His front-line role showed the family's commitment to "one Nigeria", Mr Keffi said.
A total of two officers and three soldiers were wounded in the battle, the military said.
Olusegun Obasanjo fought in Nigeria's 1967-1970 civil war, when the military put down a rebellion to create the breakaway state of Biafra in the south-east.
A former military ruler in the late 1970s, he won two elections when Nigeria returned to multi-party democracy in 1999.
In May, he said President Goodluck Jonathan was "overwhelmed" by the security situation in the north-east and he should not run for another term in elections due next year.
Boko Haram's five-year insurgency is seen as the biggest threat to Nigeria's territorial integrity since the 1967-70 conflict, analysts say.

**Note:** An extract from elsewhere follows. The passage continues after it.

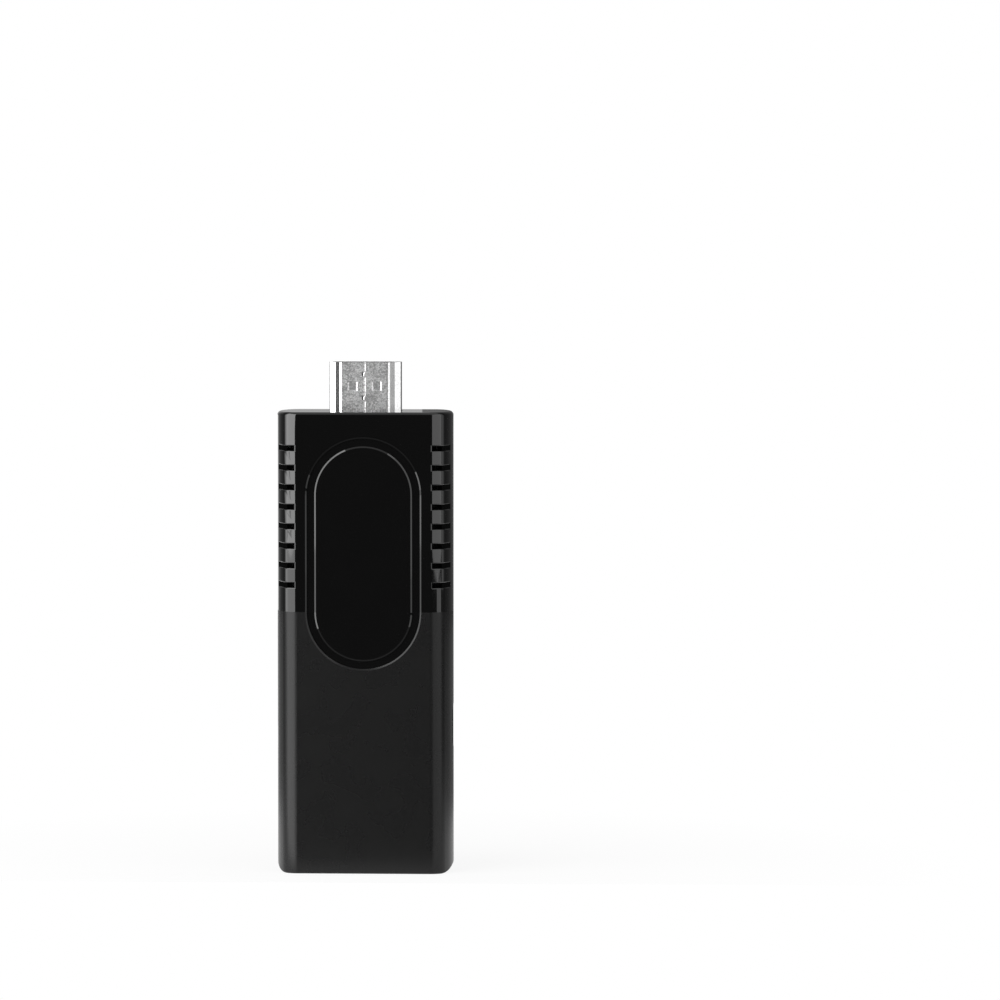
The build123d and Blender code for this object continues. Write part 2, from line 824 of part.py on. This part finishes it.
def usb_contact(x):
    """One contact: strip on the tongue, step behind the block and tail on the board."""
    half = usb_contact_width / 2
    thickness = usb_contact_thickness
    places = (x - half, x + half)
    strip_front = usb_tongue_front_y - thickness
    step_top_z = usb_end_z + thickness
    tail_front = board_front_y - thickness
    strip_low_z = usb_recess + usb_contact_recess
    strip = block(places, (strip_front, usb_tongue_front_y), (strip_low_z, step_top_z))
    step = block(places, (tail_front, usb_tongue_front_y), (usb_end_z, step_top_z))
    tail = block(places, (tail_front, board_front_y), (usb_end_z, usb_notch_top_z + usb_tail_length))
    return strip + step + tail


def usb_insulator():
    """Plastic back and tongue of the receptacle."""
    back = upward(usb_section(-usb_sheet - plug_core_gap), usb_end_z - usb_back_length, usb_end_z)
    tongue = block(
        (-usb_tongue_width / 2, usb_tongue_width / 2),
        (usb_tongue_front_y, usb_tongue_rear_y),
        (usb_recess + usb_tongue_recess, usb_end_z - usb_back_length / 2),
    )
    core = back + tongue
    half = usb_contact_width / 2 + contact_clearance
    for x in usb_contact_positions:
        depths = (usb_tongue_front_y - usb_contact_thickness - contact_clearance, usb_tongue_front_y)
        heights = (usb_end_z - usb_back_length - overrun, usb_end_z)
        core = core - block((x - half, x + half), depths, heights)
    return core


def power_shell():
    """Steel shell of the power inlet."""
    shell = through_side(power_section(0), power_end_x, power_mouth_x)
    room = power_section(-power_sheet)
    return shell - through_side(room, power_end_x - overrun, power_mouth_x + overrun)


def power_contact(z):
    """One contact: strip on the tongue, step behind the back and tail on the board."""
    thickness = power_contact_thickness
    heights = (z - power_contact_width / 2, z + power_contact_width / 2)
    tongue_front = -power_tongue_thickness / 2
    strip_front = tongue_front - thickness
    strip_end = power_mouth_x - power_tongue_recess - power_contact_recess
    strip = block((power_end_x - thickness, strip_end), (strip_front, tongue_front), heights)
    tail_front = board_front_y - thickness
    tail_start = power_notch_x - power_tail_length
    step = block((power_end_x - thickness, power_end_x), (tail_front, tongue_front), heights)
    tail = block((tail_start, power_end_x), (tail_front, board_front_y), heights)
    return strip + step + tail


def power_contact_heights():
    """Heights of the power inlet's contacts."""
    return [power_z + drop for drop in row(power_contact_count, power_contact_pitch)]


def power_insulator():
    """Plastic back and tongue of the power inlet."""
    back_section = power_section(-power_sheet - plug_core_gap)
    back = through_side(back_section, power_end_x, power_end_x + power_back_length)
    half_width, half_thickness = power_tongue_width / 2, power_tongue_thickness / 2
    tongue = block(
        (power_end_x + power_back_length / 2, power_mouth_x - power_tongue_recess),
        (-half_thickness, half_thickness),
        (power_z - half_width, power_z + half_width),
    )
    core = back + tongue
    half = power_contact_width / 2 + contact_clearance
    for z in power_contact_heights():
        depths = (-half_thickness - power_contact_thickness - contact_clearance, -half_thickness)
        places = (power_end_x - overrun, power_end_x + power_back_length + overrun)
        core = core - block(places, depths, (z - half, z + half))
    return core


def reset_button():
    """Key in the left side, kept in by the flange behind it."""
    key = through_side(reset_section(0), -side_x + reset_recess, flange_outer_x)
    key = fillet(key.faces().sort_by(Axis.X)[0].edges(), reset_edge_radius)
    return key + through_side(reset_section(reset_flange_border), flange_outer_x, flange_inner_x)


def stem_block(growth, x_high):
    """Switch's stem, or with a growth the room that it slides in."""
    y_span = (switch_y - stem_thickness / 2 - growth, switch_y + stem_thickness / 2 + growth)
    z_span = (reset_z - stem_length / 2 - growth, reset_z + stem_length / 2 + growth)
    return block((flange_inner_x, x_high), y_span, z_span)


def reset_switch():
    """Housing of the small side-pressed switch."""
    middle_x = (switch_outer_x + switch_inner_x) / 2
    depths = (board_front_y - switch_thickness, board_front_y)
    housing = board_block(middle_x, reset_z, switch_reach, switch_length, *depths)
    room_end = switch_outer_x + stem_depth + reset_travel + reset_travel_spare
    return housing - stem_block(stem_gap, room_end)


def light_guide():
    """Clear guide that brings the status light to the lower end."""
    flange_low = wall + light_flange_gap
    guide = light_bar(light_diameter, light_recess, flange_low)
    return guide + light_bar(light_flange_diameter, flange_low, led_z - light_air_gap)


def status_led():
    """Light source on the board behind the guide."""
    places = (light_x - led_width / 2, light_x + led_width / 2)
    return block(places, (board_front_y - led_thickness, board_front_y), (led_z, led_z + led_height))


def heat_spreader():
    """Aluminium plate with two folded edges, pressed on the pad by the cover's ribs."""
    depths = (spreader_front_y, spreader_rear_y)
    plate = board_block(0, processor_z, spreader_width, spreader_length, *depths)
    for side in (-1, 1):
        edge_x = side * spreader_width / 2
        places = sorted((edge_x, edge_x - side * spreader_thickness))
        heights = (processor_z - spreader_length / 2, processor_z + spreader_length / 2)
        plate = plate + block(places, (spreader_front_y - spreader_flange, spreader_rear_y), heights)
    return plate


def wifi_shield():
    """Folded steel can over the radio module."""
    base_y = board_front_y - wifi_thickness
    top_y = base_y - wifi_shield_height
    width, length = wifi_width - 2 * wifi_shield_border, wifi_length - 2 * wifi_shield_border
    sheet = wifi_shield_sheet
    can = board_block(wifi_x, wifi_z, width, length, top_y, base_y)
    room_width, room_length = width - 2 * sheet, length - 2 * sheet
    return can - board_block(wifi_x, wifi_z, room_width, room_length, top_y + sheet, base_y)


def antenna():
    """Folded strip antenna that stands on the board on two feet."""
    x_high = board_half_width - antenna_edge_gap
    x_low = x_high - antenna_sheet
    top_y = board_front_y - antenna_height
    z_high = antenna_lower_z + antenna_length
    heights = (antenna_lower_z, z_high)
    wing = block((x_high - antenna_fold, x_high), (top_y, top_y + antenna_sheet), heights)
    strip = wing + block((x_low, x_high), (top_y, top_y + antenna_fold), heights)
    for foot_z in (antenna_lower_z, antenna_lower_z + 2 * antenna_foot_width):
        foot_heights = (foot_z, foot_z + antenna_foot_width)
        strip = strip + block((x_low, x_high), (top_y, board_front_y), foot_heights)
    return strip


def power_inductors():
    """Two shielded inductors of the supply, each with a round core on top."""
    pieces = []
    for index in (0, 1):
        x = regulator_x - (index + 1) * supply_pitch
        top_y = board_front_y - inductor_thickness
        can = board_block(x, supply_z, inductor_size, inductor_size, top_y, board_front_y)
        core = round_bar(x, supply_z, inductor_core_diameter, top_y - inductor_core_height, top_y)
        pieces.append(can + core)
    return Compound(pieces)


def capacitors():
    """Rows of small capacitors above and below the processor, on the board's rear."""
    pieces = []
    depths = (board_rear_y, board_rear_y + capacitor_thickness)
    for side in (-1, 1):
        z = processor_z + side * (processor_size / 2 + capacitor_row_gap)
        for x in row(capacitor_row_count, capacitor_pitch):
            pieces.append(board_block(x, z, capacitor_width, capacitor_length, *depths))
    return Compound(pieces)


def front_chip(x, z, width, length, thickness):
    """Flat chip on the board's front."""
    return board_block(x, z, width, length, board_front_y - thickness, board_front_y)


nodes = {
    "front_cover": front_cover(),
    "rear_cover": rear_cover(),
    "decor_plate": decor_plate(),
    "plate_adhesive": plate_adhesive(),
    "rear_label": rear_label(),
    "case_screws": case_screws(),
    "main_board": main_board(),
    "hdmi_shell": hdmi_shell(),
    "hdmi_insulator": hdmi_insulator(),
    "hdmi_contacts_front": plug_contacts(plug_front_count, -1),
    "hdmi_contacts_rear": plug_contacts(plug_rear_count, 1),
    "hdmi_bracket": hdmi_bracket(),
    "usb_shell": usb_shell(),
    "usb_insulator": usb_insulator(),
    "usb_contacts": Compound([usb_contact(x) for x in usb_contact_positions]),
    "power_shell": power_shell(),
    "power_insulator": power_insulator(),
    "power_contacts": Compound([power_contact(z) for z in power_contact_heights()]),
    "reset_button": reset_button(),
    "reset_stem": stem_block(0, switch_outer_x + stem_depth),
    "reset_switch": reset_switch(),
    "light_guide": light_guide(),
    "status_led": status_led(),
    "processor": board_block(
        0, processor_z, processor_size, processor_size, board_rear_y, processor_rear_y
    ),
    "thermal_pad": board_block(
        0, processor_z, processor_size, processor_size, processor_rear_y, spreader_front_y
    ),
    "heat_spreader": heat_spreader(),
    "memory_chips": Compound([
        front_chip(x, processor_z, memory_width, memory_length, memory_thickness)
        for x in row(2, memory_spread)
    ]),
    "flash_chip": front_chip(flash_x, flash_z, flash_width, flash_length, flash_thickness),
    "wifi_module": front_chip(wifi_x, wifi_z, wifi_width, wifi_length, wifi_thickness),
    "wifi_shield": wifi_shield(),
    "antenna": antenna(),
    "regulator": front_chip(regulator_x, supply_z, regulator_size, regulator_size, regulator_thickness),
    "power_inductors": power_inductors(),
    "crystal": front_chip(crystal_x, processor_z, crystal_width, crystal_length, crystal_thickness),
    "capacitors": capacitors(),
}

os.makedirs("parts", exist_ok=True)
for name, shape in nodes.items():
    export_step(shape, f"parts/{name}.step")
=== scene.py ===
import bpy
import json
import math
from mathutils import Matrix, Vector

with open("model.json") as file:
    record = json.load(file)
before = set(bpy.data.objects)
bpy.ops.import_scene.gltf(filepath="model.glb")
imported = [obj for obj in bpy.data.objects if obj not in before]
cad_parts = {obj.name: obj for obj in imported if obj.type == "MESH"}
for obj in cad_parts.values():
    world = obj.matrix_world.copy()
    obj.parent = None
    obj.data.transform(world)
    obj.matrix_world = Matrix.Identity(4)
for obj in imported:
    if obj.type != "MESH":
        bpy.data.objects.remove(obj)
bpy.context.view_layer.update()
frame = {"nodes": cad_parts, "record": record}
nodes = frame["nodes"]

# Height of the line between the glossy upper part and the matte lower part of the case
GLOSS_LINE = 0.05055

# Middle of the plate's upper arc, how far from it the bevel of the plate's recess ends, and
# the share of the polish that this bevel has
PLATE_ARC_HEIGHT = 0.07305
RECESS_EDGE_REACH = 0.0113
RECESS_EDGE_POLISH = 0.25

# How far a finish blends into the next one at these lines
FINISH_BLEND = 0.00005

# On the plug, each as the range over which a mask blends: where the front face ends at each
# side, where the rear face starts, and where the windows' floors lie behind the front face,
# which are darkened as painted shade
PLUG_FRONT_EDGE = (0.0042, 0.0045)
PLUG_REAR_START = (0.0021, 0.0022)
WINDOW_FLOOR_START = (-0.00205, -0.002)

# How far down and how far left of straight ahead the camera looks, in radians
CAMERA_DOWN = 0.06037
CAMERA_LEFT = 0.04996

# How far the lamps and the cards stand from the object
LEFT_DISTANCE = 0.5
RIGHT_DISTANCE = 0.55
CARD_DISTANCE = 0.14

# Bearings between which the main lamps stand, in degrees right of the front
LEFT_BEARINGS = (-17.5, -79)
RIGHT_BEARINGS = (15.5, 84)

# Half width of the floor, and where it ends in front of the object and behind it
FLOOR_SIDE = 1.5
FLOOR_FRONT = -0.022
FLOOR_BACK = 2.5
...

The group has changed tactics in recent months, holding on to towns in the north-east, where most people are Muslims, rather than carrying out hit-and-run attacks.
Who are Boko Haram?
- Founded in 2002
- Initially focused on opposing Western education - Boko Haram means "Western education is forbidden" in the Hausa language
- Launched military operations in 2009 to create an Islamic state
- Thousands killed, mostly in north-eastern Nigeria - but also attacks on police and UN headquarters in capital, Abuja
- Some three million people affected
- Declared terrorist group by US in 2013
West African military chiefs are due to meet in Ghana's capital, Accra, to discuss the growing threat Boko Haram poses to regional stability.
On Monday, Cameroon's military said it had killed more than 100 militants after they fired shells into the small border town of Fotokol.
Two Tuareg fighters were clearly identified amongst the dead, Cameroon's Communications Minister Issa Tchiroma said at a press conference.
If true, it increases suspicion that Boko Haram is recruiting fighters from other countries, possibly Niger and Mali, as Nigeria does not have a Tuareg population, analysts say.
Last year, Mr Jonathan imposed a state of emergency in Borno, Adamawa and Yobe states, vowing to send more troops to crush the insurgency.
However, Boko Haram militants have stepped up their offensive and caused international outrage in April when they captured more than 200 girls from a boarding school.
Countries such as China, France, the UK and US have sent military assistance to help find the girls but they have not yet been rescued.